Problem details:
Copy the data below exactly.

Recorded information:
---+---
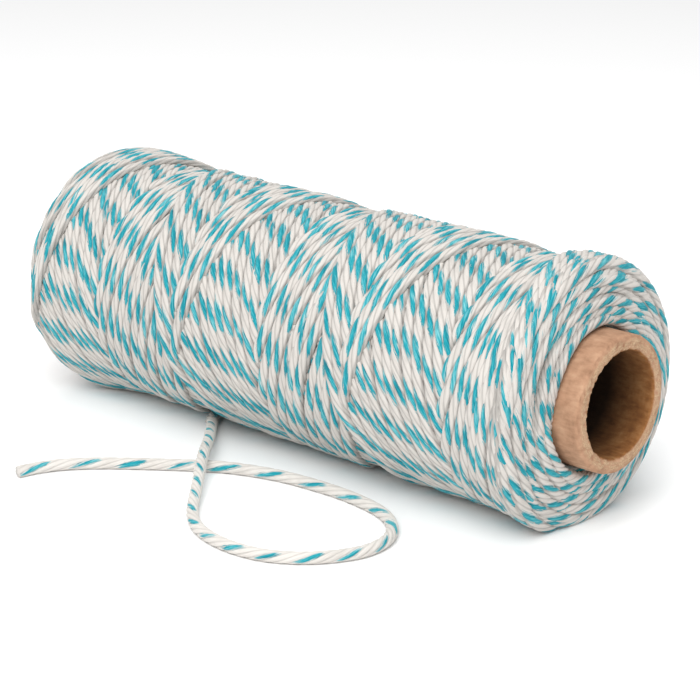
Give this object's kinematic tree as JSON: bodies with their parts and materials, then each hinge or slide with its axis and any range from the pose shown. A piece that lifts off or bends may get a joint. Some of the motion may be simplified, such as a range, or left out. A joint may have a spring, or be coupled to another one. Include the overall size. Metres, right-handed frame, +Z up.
{
  "type": "spool of twisted cotton twine on a kraft tube",
  "caption": "Cross-wound spool of two-colour twisted cotton twine on a plain kraft tube, lying on its side with a looped loose end.",
  "frame": {"origin": "on the surface under the middle of the spool, tube and winding together, without the loose end", "axes": "+X along the tube towards the end turned to the camera in the picture, +Z up; the loose end lies on the -Y side"},
  "size_m": [0.1158, 0.0682, 0.0408],
  "materials": {
    "cotton_twine": "matte",
    "kraft_board": "matte"
  },
  "bodies": {
    "root": {"tube": "kraft_board", "winding": "cotton_twine", "loose_end": "cotton_twine"}
  },
  "joints": []
}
---+---
Finished exercise:
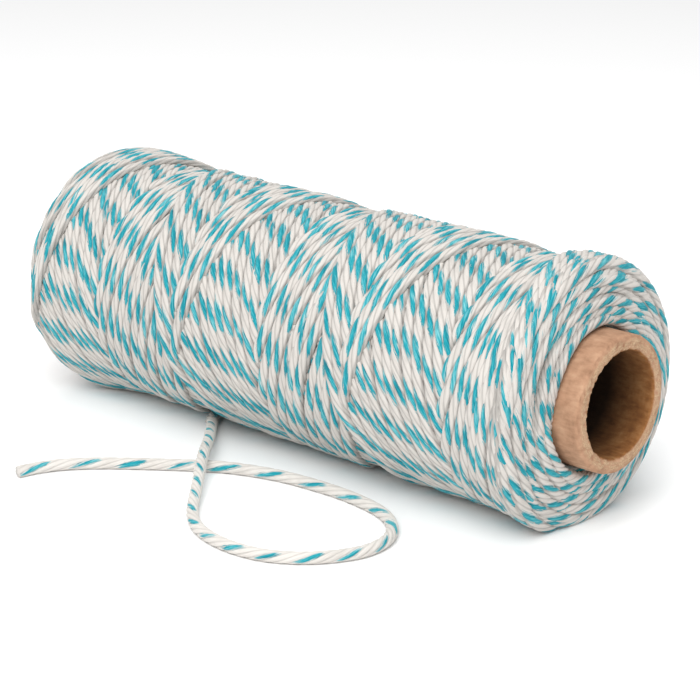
Give this object's kinematic tree as JSON: bodies with their parts and materials, then each hinge or slide with its axis and any range from the pose shown. A piece that lifts off or bends may get a joint. Some of the motion may be simplified, such as a range, or left out. A joint may have a spring, or be coupled to another one. Include the overall size. Metres, right-handed frame, +Z up.
{
  "type": "spool of twisted cotton twine on a kraft tube",
  "caption": "Cross-wound spool of two-colour twisted cotton twine on a plain kraft tube, lying on its side with a looped loose end.",
  "frame": {"origin": "on the surface under the middle of the spool, tube and winding together, without the loose end", "axes": "+X along the tube towards the end turned to the camera in the picture, +Z up; the loose end lies on the -Y side"},
  "size_m": [0.1158, 0.0682, 0.0408],
  "materials": {
    "cotton_twine": "matte",
    "kraft_board": "matte"
  },
  "bodies": {
    "root": {"tube": "kraft_board", "winding": "cotton_twine", "loose_end": "cotton_twine"}
  },
  "joints": []
}